While some Israelis have refused to serve in the Palestinian territories of the West Bank, the military’s structure is such that serving in any capacity forces one to play a role in the conflict, said the soldiers, most of whom are women who would have been exempted from combat.
“Many of us served in logistical and bureaucratic support roles; there, we found that the entire military helps implement the oppression of the Palestinians,” they said.
Meanwhile, an Israeli air strike on the northern Gaza Strip killed five people on Wednesday evening, medics said, as Israel’s army announced two more soldiers had died in fighting. Earlier, Israeli tank fire killed five people, including two children, in southern Gaza, emergency services spokesman Ashraf al-Qudra said, as Wednesday’s body count reached at least 47 Palestinians. A series of other strikes and shellings throughout Gaza brought the total number killed from 16 days of conflict between Israel and Hamas to 678 Palestinians, according to figures from Qudra. Another air strike on Wednesday killed a two-year-old girl, Qudra said.
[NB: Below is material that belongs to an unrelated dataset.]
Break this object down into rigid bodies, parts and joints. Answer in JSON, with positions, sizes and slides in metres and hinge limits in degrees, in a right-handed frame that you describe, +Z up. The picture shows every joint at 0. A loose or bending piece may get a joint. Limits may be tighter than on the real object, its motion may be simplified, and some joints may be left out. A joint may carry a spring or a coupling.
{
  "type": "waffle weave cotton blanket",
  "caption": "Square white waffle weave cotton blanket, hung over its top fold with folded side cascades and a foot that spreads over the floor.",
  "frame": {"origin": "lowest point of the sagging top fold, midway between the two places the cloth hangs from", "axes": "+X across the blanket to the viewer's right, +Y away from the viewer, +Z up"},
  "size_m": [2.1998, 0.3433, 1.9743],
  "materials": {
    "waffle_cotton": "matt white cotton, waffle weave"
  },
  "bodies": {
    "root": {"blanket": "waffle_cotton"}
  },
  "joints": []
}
Some 32 people in Israel - two civilians, a foreign worker and 29 soldiers - have been killed during the Jewish state’s operation to stamp out rocket fire from Gaza militants and destroy Hamas tunnels.
Early on Wednesday, the military announced two soldiers had been killed in fighting the night before.
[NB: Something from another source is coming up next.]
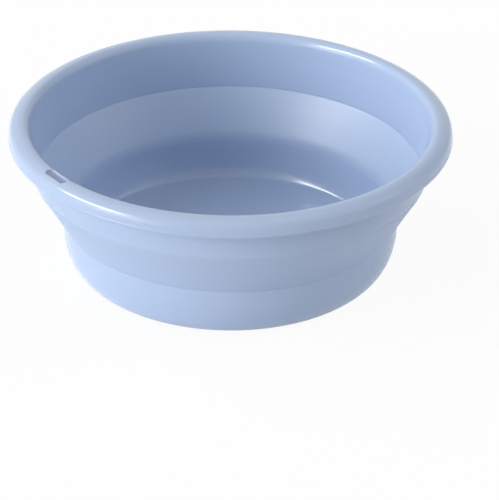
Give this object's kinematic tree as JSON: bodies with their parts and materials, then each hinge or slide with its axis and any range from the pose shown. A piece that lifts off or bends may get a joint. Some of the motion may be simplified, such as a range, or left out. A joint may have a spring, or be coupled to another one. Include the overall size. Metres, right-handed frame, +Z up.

And a foreign worker, whose nationality was not immediately disclosed, died later Wednesday after being hit by a mortar round fired from Gaza, police said.
Rights groups have said that more than 80 percent of Palestinians killed have been civilians, with Gaza-based NGO the Palestinian Centre for Human Rights saying more than 90 were women and more than 160 children.
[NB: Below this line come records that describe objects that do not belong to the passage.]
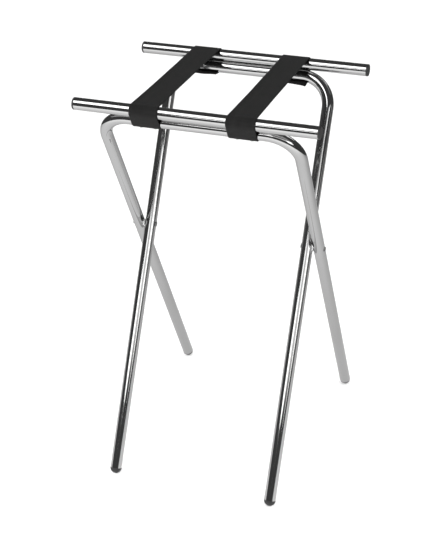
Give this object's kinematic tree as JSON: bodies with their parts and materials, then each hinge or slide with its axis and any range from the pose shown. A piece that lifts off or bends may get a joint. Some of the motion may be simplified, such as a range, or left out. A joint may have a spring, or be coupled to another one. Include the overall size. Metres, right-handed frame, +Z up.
{
  "type": "folding luggage stand",
  "caption": "Tall folding stand: bent-tube leg frames crossed on a pivot, with straight top bars joined by webbing straps that carry a tray or a case.",
  "frame": {"origin": "on the floor, below the middle of the open stand", "axes": "+X along the top bars, to the right as seen from the front; +Y to the rear; +Z up"},
  "size_m": [0.481, 0.5026, 0.8006],
  "materials": {
    "chrome_tube": "polished",
    "webbing": "flat woven",
    "cap_plastic": "satin moulded",
    "foot_plastic": "satin moulded",
    "pivot_steel": "plated",
    "washer_steel": "plated",
    "strap_rivet_steel": "plated"
  },
  "bodies": {
    "outer_frame": {"outer_leg_frame": "chrome_tube", "front_top_bar": "chrome_tube", "front_bar_welds": "chrome_tube", "front_bar_cap_left": "cap_plastic", "front_bar_cap_right": "cap_plastic", "rear_foot_left": "foot_plastic", "rear_foot_right": "foot_plastic", "left_strap_front_wrap": "webbing", "right_strap_front_wrap": "webbing", "left_strap_span": "webbing", "right_strap_span": "webbing", "left_strap_front_rivets": "strap_rivet_steel", "right_strap_front_rivets": "strap_rivet_steel"},
    "inner_frame": {"inner_leg_frame": "chrome_tube", "rear_top_bar": "chrome_tube", "rear_bar_welds": "chrome_tube", "rear_bar_cap_left": "cap_plastic", "rear_bar_cap_right": "cap_plastic", "front_foot_left": "foot_plastic", "front_foot_right": "foot_plastic", "pivot_rivet_left": "pivot_steel", "pivot_rivet_right": "pivot_steel", "pivot_washer_left": "washer_steel", "pivot_washer_right": "washer_steel", "left_strap_rear_wrap": "webbing", "right_strap_rear_wrap": "webbing", "left_strap_rear_rivets": "strap_rivet_steel", "right_strap_rear_rivets": "strap_rivet_steel"}
  },
  "joints": [
    {"name": "fold", "type": "hinge", "parent": "outer_frame", "child": "inner_frame", "pos_m": [0, 0, 0.46719], "axis": [1, 0, 0], "range_deg": [0, 50.5], "deforming": ["left_strap_span", "right_strap_span"]}
  ]
}
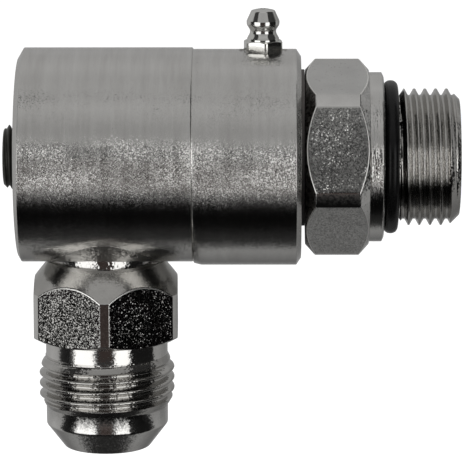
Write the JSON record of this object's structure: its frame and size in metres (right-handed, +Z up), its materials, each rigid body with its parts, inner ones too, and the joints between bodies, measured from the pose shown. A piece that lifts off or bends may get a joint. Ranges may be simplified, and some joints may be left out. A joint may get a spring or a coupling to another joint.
{
  "type": "hydraulic swivel joint",
  "caption": "Right-angle ball-bearing hydraulic swivel joint with an O-ring boss stud, a 37 degree flare port, wrench hexagons, a grease fitting and a threaded end plug.",
  "frame": {"origin": "on the swivel axis where the boss thread begins beside its undercut, 3.1 mm outward of the collar's sealing face", "axes": "+X along the swivel axis out of the boss stud; +Z up through the grease fitting at rest; the flare port points along -Z"},
  "size_m": [0.0897, 0.0426, 0.0878],
  "materials": {
    "plated_steel": "satin nickel-like plating over turned and blasted steel",
    "plated_adapter": "bright plating, blasted hexagon flats and turned thread",
    "bright_plating": "bright zinc plating, smooth turned",
    "bearing_steel": "ground and hardened",
    "spring_steel": "hardened, dull",
    "black_oxide_steel": "black oxide with an oily sheen",
    "braze_metal": "plated-over braze fillet, smooth",
    "nitrile_rubber": "matt black nitrile",
    "seal_plastic": "off-white filled PTFE"
  },
  "bodies": {
    "stem_side": {"stem": "plated_steel", "port_o_ring": "nitrile_rubber", "thrust_collar": "bearing_steel", "snap_ring": "spring_steel"},
    "barrel": {"elbow_body": "plated_steel", "bearing_housing": "plated_steel", "front_race": "bearing_steel", "rear_race": "bearing_steel", "bearing_shim": "spring_steel", "spigot_o_ring": "nitrile_rubber", "wiper_seal": "seal_plastic", "grease_seal": "nitrile_rubber", "pressure_o_ring": "nitrile_rubber", "rear_backup_ring": "seal_plastic", "front_backup_ring": "seal_plastic", "flare_adapter": "plated_adapter", "braze_ring": "braze_metal", "end_plug": "black_oxide_steel", "grease_fitting": "bright_plating", "check_spring": "spring_steel"},
    "ball_set": {"front_balls": "bearing_steel", "rear_balls": "bearing_steel"},
    "check_valve": {"check_ball": "bearing_steel"}
  },
  "joints": [
    {"name": "swivel", "type": "hinge", "parent": "stem_side", "child": "barrel", "pos_m": [0, 0, 0], "axis": [1, 0, 0], "continuous": true},
    {"name": "ball_orbit", "type": "hinge", "parent": "stem_side", "child": "ball_set", "pos_m": [0, 0, 0], "axis": [1, 0, 0], "continuous": true},
    {"name": "check_lift", "type": "slide", "parent": "barrel", "child": "check_valve", "axis": [0, 0, -1], "range_m": [0, 0.0006], "stiffness_N_per_m": 150, "springref_m": -0.002, "deforming": ["check_spring"]}
  ],
  "couplings": [
    {"joint": "ball_orbit", "follows": "swivel", "ratio": 0.548}
  ]
}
KERRY SAYS ‘SOME PROGRESS’ IN GAZA TRUCE EFFORTS

Washington’s top diplomat said global efforts to end 16 days of bloodshed in Gaza were progressing Wednesday as the fighting raged on and airlines suspended flights over rocket fears.
As US Secretary of State John Kerry and UN chief Ban Ki-moon held talks in Jerusalem, they appeared cautiously optimistic, saying they had pooled their efforts in the hope of boosting the quest for a truce in a conflict that has claimed 678 lives in Gaza and 32 in Israel.
“We have certainly made some steps forward, but there is still work to be done,” Kerry said as he met the UN chief for the second time this week.
“We are now joining our forces in strength to make a ceasefire as soon as possible,” Ban said, warning there was no time to lose as concern mounted over the rising civilian body count.
The US diplomat offered a similar message to the Palestinians.
“We have in the last 24 hours made some progress in moving toward that goal,” Kerry said after meeting Palestinian president Mahmud Abbas in the West Bank city of Ramallah, before heading to Tel Aviv for talks with Israeli Prime Minister Benjamin Netanyahu.
Britain’s new Foreign Secretary Philip Hammond was also expected in the region later on Wednesday for late-night talks with Abbas, the president’s office said.
But neither Israel nor Hamas showed any indication of being ready to cease fire, despite days of diplomatic efforts to coax them into a truce.
Medics said more than 27 people were killed on Wednesday, hiking the Palestinian death toll to 678 with a Gaza-based rights group saying more than 80 percent of them were civilians.
Most of Wednesday’s dead were in Khuzaa on the Israeli border, close to the southern city of Khan Yunis, the scene of very heavy fighting since before dawn.
In Israel, the army confirmed two more soldiers had died in fighting on Tuesday.